B) I do not think that planning inside the critic or evaluating inside the actor are an example of that, because the functions that those two models are optimized to approximate reference each other explicitly in their definitions. It doesn’t mean that the critic is likely to one day kill us, just that we should take it into account when we try to I do understand what is going on.
C) Specifically, it implies 2 additional non-exotic alignment failures:
The critic itself did not converge to be a good approximation of the value function.
The actor did not converge to be a thing that maximize the output of the critic, and it maximize something else instead.
I see. I didn’t fully adapt to the fact that not all alignment is about RL.

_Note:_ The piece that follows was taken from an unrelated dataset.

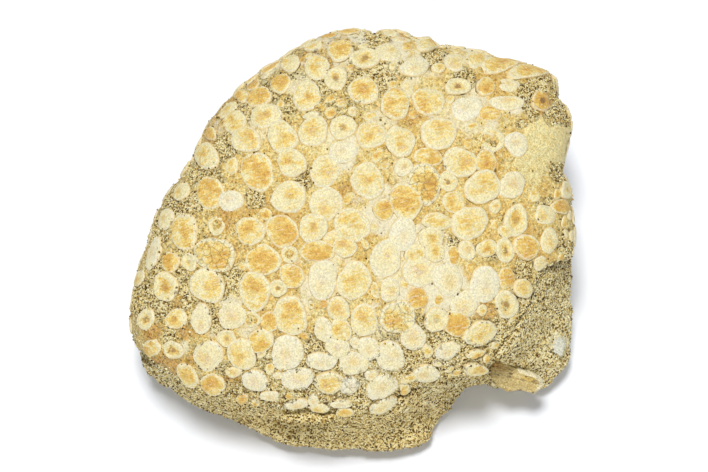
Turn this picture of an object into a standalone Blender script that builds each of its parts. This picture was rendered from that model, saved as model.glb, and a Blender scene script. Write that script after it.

Beside the point: I think those labels on the data structures are very confusing. Both the actor and the critic are very likely to have so specialized world models (projected from the labeled world model) and planning abilities. The values of the actor need not be the same as the output of the critic. And things value-related and planning-related may easily leak into the world model if you don’t actively try to prevent it. So I suspect that we should ignore the labels and focus on architecture and training methods.
Sure, we can take some particular model-based RL algorithm (MuZero, APTAMI, the human brain algorithm, whatever), but instead of “the reward function” we call it “function #5829”, and instead of “the value function” we call it “function #6241”, etc. If you insist that I use those terms, then I would still be perfectly capable of describing step-by-step why this algorithm would try to kill us. That would be pretty annoying though. I would rather use the normal terms.
I’m not quite sure what you’re talking about (“projected from the labeled world model”??), but I guess it’s off-topic here unless it specifically applies to APTAMI.
FWIW the problems addressed in this post involve the model-based RL system trying to kill us via using its model-based RL capabilities in the way we normally expect—where the planner plans, and the critic criticizes, and the world-model models the world, etc., and the result is that the system makes and executes a plan to kill us. I consider that the obvious, central type of alignment failure mode for model-based RL, and it remains an unsolved problem.
In addition, one might ask if there are other alignment failure modes too. E.g. people sometimes bring up more exotic things like the “mesa-optimizer” thing where the world-model is secretly harboring a full-fledged planning agent, or whatever. As it happens, I think those more exotic failure modes can be effectively mitigated, and are also quite unlikely to happen in the first place, in the particular context of model-based RL systems. But that depends a lot on how the model-based RL system in question is supposed to work, in detail, and I’m not sure I want to get into that topic here, it’s kinda off-topic. I talk about it a bit in the intro here.
Sorry for the off-topicness. I will not consider it rude if you stop reading here and reply with “just shut up”—but I do think that it is important:
A) I do agree that the first problem to address should probably be misalignment of the rewards to our values, and that some of the proposed problems are not likely in practice—including some versions of the planning-inside-worldmodel example.
B) I do not think that planning inside the critic or evaluating inside the actor are an example of that, because the functions that those two models are optimized to approximate reference each other explicitly in their definitions. It doesn’t mean that the critic is likely to one day kill us, just that we should take it into account when we try to I do understand what is going on.
C) Specifically, it implies 2 additional non-exotic alignment failures:
The critic itself did not converge to be a good approximation of the value function.
The actor did not converge to be a thing that maximize the output of the critic, and it maximize something else instead.